Mit der erneuten Fokussierung auf die Sicherheitsdebatte wird den jugendlichen Einwanderern indirekt signalisiert, nicht zur Gesellschaft hinzu zu gehören, deren Fortschritt am besten in ihrer Nichtexistenz, zumindest aber dauerhaften Inhaftierung gesichert sei. Weiterhin wird sich der Erkenntnis verweigert, dass es sich um ins Erwachsenenalter hineingelangende Menschen handelt, die ein Anspruch darauf haben, an den Errungenschaften der Moderne zu partizipieren. Ihre Motivation, nach Europa zu ziehen, wird gerade erst dadurch geweckt, dass ihnen in ihren Herkunftsländern Ressourcen versagt werden, die Gleichaltrige in Europa für sich als selbstverständlich erachten.

Die Erfahrung, angesichts eines fehlenden sicheren Aufenthaltsstatus auch im europäischen Wohlfahrtsstaat von einer ihren Fähigkeiten entsprechenden Ausbildung und Berufswahl ausgeschlossen zu sein, erweckt das Begehren, sich die prinzipiell berechtigten Bedürfnisse auf illegalem Wege zu befriedigen.
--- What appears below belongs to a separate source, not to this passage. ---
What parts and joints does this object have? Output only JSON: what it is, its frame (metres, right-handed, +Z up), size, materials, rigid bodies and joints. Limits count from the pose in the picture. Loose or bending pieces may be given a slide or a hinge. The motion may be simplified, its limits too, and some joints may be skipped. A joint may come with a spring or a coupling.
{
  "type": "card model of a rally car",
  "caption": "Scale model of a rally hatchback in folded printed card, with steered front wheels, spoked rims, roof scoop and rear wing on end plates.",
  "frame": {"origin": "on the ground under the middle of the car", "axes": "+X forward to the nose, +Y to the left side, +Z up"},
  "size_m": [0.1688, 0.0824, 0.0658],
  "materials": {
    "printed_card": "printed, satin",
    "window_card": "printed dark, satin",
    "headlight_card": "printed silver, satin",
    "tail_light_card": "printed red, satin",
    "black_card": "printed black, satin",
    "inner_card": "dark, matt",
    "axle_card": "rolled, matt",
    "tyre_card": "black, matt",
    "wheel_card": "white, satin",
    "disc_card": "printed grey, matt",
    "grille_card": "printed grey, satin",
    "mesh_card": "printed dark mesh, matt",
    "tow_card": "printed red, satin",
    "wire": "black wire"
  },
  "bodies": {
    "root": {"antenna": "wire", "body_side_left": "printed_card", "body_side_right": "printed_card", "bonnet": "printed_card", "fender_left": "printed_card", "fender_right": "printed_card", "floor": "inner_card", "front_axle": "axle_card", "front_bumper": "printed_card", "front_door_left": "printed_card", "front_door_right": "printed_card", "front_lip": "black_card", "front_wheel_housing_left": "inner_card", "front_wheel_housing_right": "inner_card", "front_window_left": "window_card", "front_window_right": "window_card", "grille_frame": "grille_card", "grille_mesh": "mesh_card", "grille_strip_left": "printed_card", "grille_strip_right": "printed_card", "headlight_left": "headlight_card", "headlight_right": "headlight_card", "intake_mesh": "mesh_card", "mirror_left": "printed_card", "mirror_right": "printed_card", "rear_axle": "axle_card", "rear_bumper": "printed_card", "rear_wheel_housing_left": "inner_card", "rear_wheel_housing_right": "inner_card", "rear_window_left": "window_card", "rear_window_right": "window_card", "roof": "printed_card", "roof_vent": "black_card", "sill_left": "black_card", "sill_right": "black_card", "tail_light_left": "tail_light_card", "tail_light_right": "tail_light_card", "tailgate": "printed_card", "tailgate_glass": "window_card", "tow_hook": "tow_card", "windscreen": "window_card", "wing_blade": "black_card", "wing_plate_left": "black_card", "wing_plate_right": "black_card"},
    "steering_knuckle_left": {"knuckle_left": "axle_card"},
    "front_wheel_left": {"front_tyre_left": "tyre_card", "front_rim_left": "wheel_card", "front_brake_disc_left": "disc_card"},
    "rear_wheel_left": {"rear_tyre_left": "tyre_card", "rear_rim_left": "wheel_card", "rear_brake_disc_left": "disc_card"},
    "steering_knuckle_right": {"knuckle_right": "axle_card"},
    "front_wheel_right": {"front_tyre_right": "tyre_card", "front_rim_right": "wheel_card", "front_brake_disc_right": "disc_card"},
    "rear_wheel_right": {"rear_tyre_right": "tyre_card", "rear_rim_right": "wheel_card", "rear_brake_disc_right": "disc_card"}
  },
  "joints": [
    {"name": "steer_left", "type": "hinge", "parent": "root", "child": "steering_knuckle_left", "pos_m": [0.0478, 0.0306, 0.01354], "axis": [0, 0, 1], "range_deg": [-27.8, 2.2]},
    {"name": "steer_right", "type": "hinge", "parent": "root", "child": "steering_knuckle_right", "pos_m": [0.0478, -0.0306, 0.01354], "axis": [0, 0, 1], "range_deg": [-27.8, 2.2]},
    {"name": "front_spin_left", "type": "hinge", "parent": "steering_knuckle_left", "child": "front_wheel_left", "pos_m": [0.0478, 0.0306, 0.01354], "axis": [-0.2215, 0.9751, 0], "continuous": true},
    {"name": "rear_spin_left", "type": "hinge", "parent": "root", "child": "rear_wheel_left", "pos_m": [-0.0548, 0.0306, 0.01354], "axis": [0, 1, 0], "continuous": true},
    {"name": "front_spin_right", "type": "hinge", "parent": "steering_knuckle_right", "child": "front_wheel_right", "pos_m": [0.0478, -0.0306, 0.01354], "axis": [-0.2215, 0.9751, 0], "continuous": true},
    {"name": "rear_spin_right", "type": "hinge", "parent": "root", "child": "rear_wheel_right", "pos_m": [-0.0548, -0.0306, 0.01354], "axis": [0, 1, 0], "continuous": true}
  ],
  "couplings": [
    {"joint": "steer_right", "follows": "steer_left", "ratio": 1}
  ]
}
Dies beinhaltet sowohl materielle Bedürfnisse, die mancher sich mittels Diebstahl besorgt, als auch emotional sexuelle Bedürfnisse, für die gelegentlich wehrlose Frauen ausgesucht werden.

Zwar kann auch eine freiheitliche und tolerante Gesellschaft derartiges Verhalten nicht dulden. Damit Europa seines liberalen Eigenanspruchs gerecht werden kann, besitzt es allerdings auch die Verpflichtung, dafür zu sorgen, dass sich Neueingewanderte ebenso wie Alteingesessene auf legalem Wege frei entfalten können. Die Verhinderung eines in die Illegalität hineinführenden Weges bei Jugendlichen zieht somit die Gesellschaften südlich und nördlich des Mittelmeeres gleichermaßen zur Verantwortung. In Nordafrika gilt es, anstatt die Sicherheitsapparate mit großem Aufwand weiter aufzustocken, die vorhandenen Ressourcen einzusetzen, der heranwachsenden Generation Perspektiven zu bieten. Auf diese Weise lässt sich dem illusionären Traum, nördlich des Mittelmeers das "Paradies" vorzufinden, entgegenwirken.
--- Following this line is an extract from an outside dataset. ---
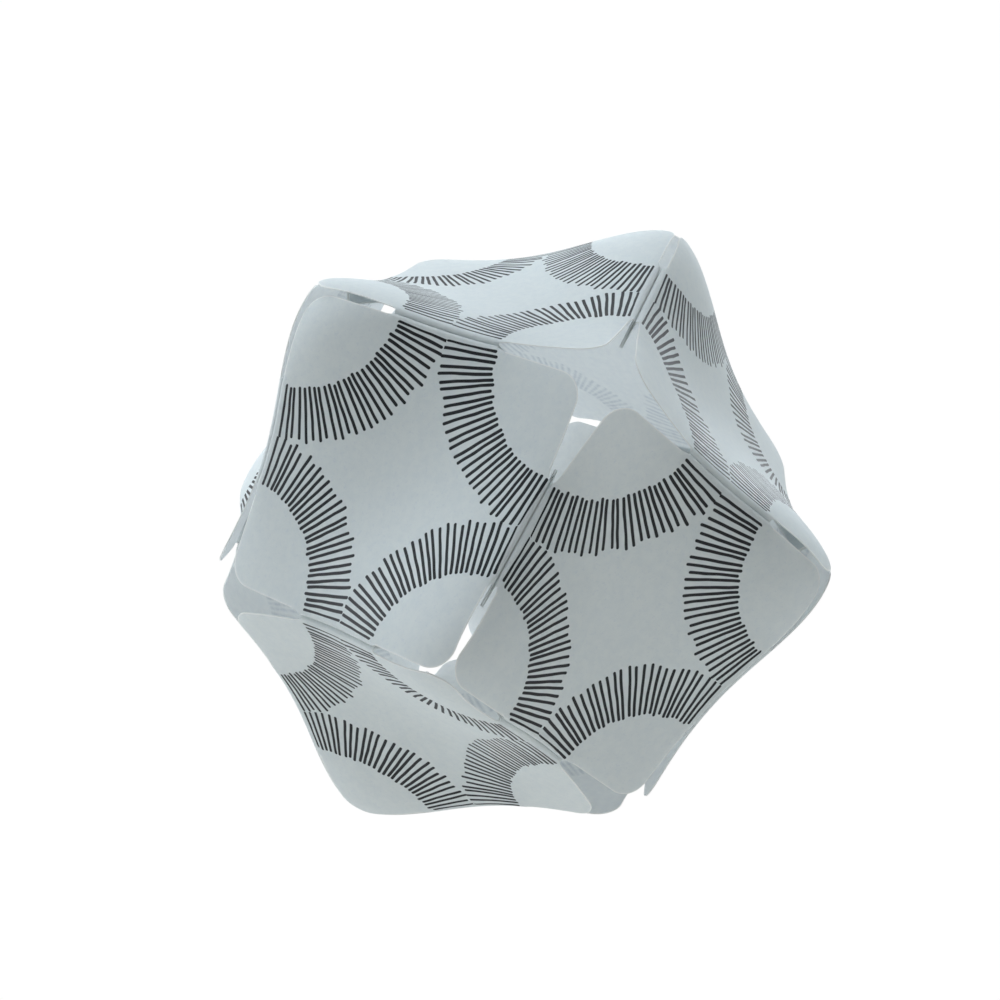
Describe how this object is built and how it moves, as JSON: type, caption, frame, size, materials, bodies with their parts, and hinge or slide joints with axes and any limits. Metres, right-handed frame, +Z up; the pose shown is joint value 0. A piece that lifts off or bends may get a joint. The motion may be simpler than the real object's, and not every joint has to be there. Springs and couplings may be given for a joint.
{
  "type": "paper tile ball",
  "caption": "Open hollow ball of square card tiles with rounded free corners, folded together at inward tabs and printed with fans of pen strokes.",
  "frame": {"origin": "bottom centre of the ball's bounding box, on the floor straight below the ball's centre", "axes": "+Z up as the ball stands, +X to the right as seen from the front through two opposite openings between four tiles, -Y towards the viewer"},
  "size_m": [0.1812, 0.165, 0.165],
  "materials": {
    "card": "matt uncoated",
    "tape": "satin"
  },
  "bodies": {
    "root": {"tape_back_left_to_lower_left": "tape", "tape_back_left_to_upper_left": "tape", "tape_back_right_to_lower_right": "tape", "tape_back_right_to_upper_right": "tape", "tape_back_to_back_left": "tape", "tape_back_to_back_right": "tape", "tape_back_to_upper_left": "tape", "tape_back_to_upper_right": "tape", "tape_bottom_to_back_left": "tape", "tape_bottom_to_back_right": "tape", "tape_bottom_to_lower_left": "tape", "tape_bottom_to_lower_right": "tape", "tape_front_left_to_lower_left": "tape", "tape_front_left_to_upper_left": "tape", "tape_front_right_to_lower_right": "tape", "tape_front_right_to_upper_right": "tape", "tape_front_to_front_left": "tape", "tape_front_to_front_right": "tape", "tape_front_to_lower_left": "tape", "tape_front_to_lower_right": "tape", "tape_top_to_front_left": "tape", "tape_top_to_front_right": "tape", "tape_top_to_upper_left": "tape", "tape_top_to_upper_right": "tape", "tile_back": "card", "tile_back_left": "card", "tile_back_right": "card", "tile_bottom": "card", "tile_front": "card", "tile_front_left": "card", "tile_front_right": "card", "tile_lower_left": "card", "tile_lower_right": "card", "tile_top": "card", "tile_upper_left": "card", "tile_upper_right": "card"}
  },
  "joints": []
}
Europa sollte zum einen erkennbare Reformanstrengungen seiner südlichen Nachbarn unterstützen. Zum anderen gilt es den Maghrebinern legale Immigrationsmöglichkeiten zu eröffnen, die mit der ungehinderten Partizipation an den Angeboten des Arbeits- und Ausbildungsmarktes verbunden sind. Die illegale Einwanderung lässt sich auf diese Weise ebenso verringern, wie die Fähigkeiten der Eingewanderten in vollem Umfang ausgeschöpft werden.

Außerdem sollte sich der europäische Rechtsstaat auch bei Immigranten an das Prinzip der "Resozialisierung" erinnern, indem bereits straffällig gewordenen Jugendlichen in den Haftanstalten die Möglichkeit geboten wird, versäumte Abschlüsse nachzuholen und nach Haftentlassung, unterstützt durch Sozialpädagogen doch noch einen erfolgreichen Lebensweg einschlagen zu können. Die im internationalen Vergleich niedrigen Raten an Wiederholungstätern in Deutschland sind nicht zuletzt darauf zurückzuführen.
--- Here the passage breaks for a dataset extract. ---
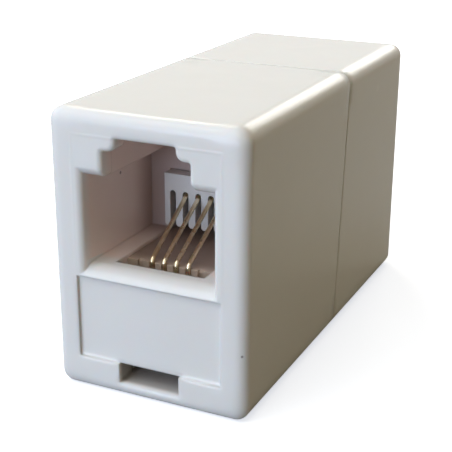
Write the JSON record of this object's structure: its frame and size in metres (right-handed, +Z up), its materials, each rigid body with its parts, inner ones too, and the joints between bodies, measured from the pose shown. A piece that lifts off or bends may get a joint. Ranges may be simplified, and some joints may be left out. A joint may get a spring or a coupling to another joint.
{
  "type": "modular telephone inline coupler",
  "caption": "Inline telephone coupler: a rounded white plastic block parted by a tilted seam, with a modular plug socket at each end and sprung contact wires running between them.",
  "frame": {"origin": "middle of the base, where the coupler rests on its flat underside", "axes": "+Z up with both latch keyways on top, +Y along the body from the front socket to the rear one, +X across it"},
  "size_m": [0.0144, 0.0322, 0.02],
  "materials": {
    "shell_plastic": "glossy moulded white ABS",
    "core_plastic": "plain moulded white polycarbonate",
    "contact_metal": "gold-plated phosphor-bronze spring wire"
  },
  "bodies": {
    "root": {"front_shell": "shell_plastic", "rear_shell": "shell_plastic", "contact_core": "core_plastic", "contact_wire_1": "contact_metal", "contact_wire_2": "contact_metal", "contact_wire_3": "contact_metal", "contact_wire_4": "contact_metal"}
  },
  "joints": []
}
Mit der Beschränkung der Debatte auf den Schutz der Mehrheitsgesellschaft vor generell als "kriminell" stigmatisierten nordafrikanischen Einwanderern, bekämpft man hingegen nur Resultate, belässt es aber bei ihren Ursachen. Das gesellschaftliche Ausgeschlossenheitsgefühl der betreffenden Personengruppe wird sogar noch verstärkt und verleitet auch bislang nicht auffällig gewordene Jugendliche zu Straftaten, die aus Exklusionsgefühl und Oppositionsmentalität heraus erwachsen.

Nur indem sich europäische und nordafrikanische Eliten gemeinsam ihrer Verantwortung gerecht werden und in der Diskussion miteinander nach Wegen suchen, die gegenwärtig an den Rand gedrängten Jugendlichen zu leistungsbewussten Bürgern zu erziehen, lassen sich auch die berechtigten Sicherheitsansprüche der europäischen Mehrheitsgesellschaft dauerhaft gewährleisten.

Prof. Mohammed Khallouk ist Politologe und Islamwissenschaftler.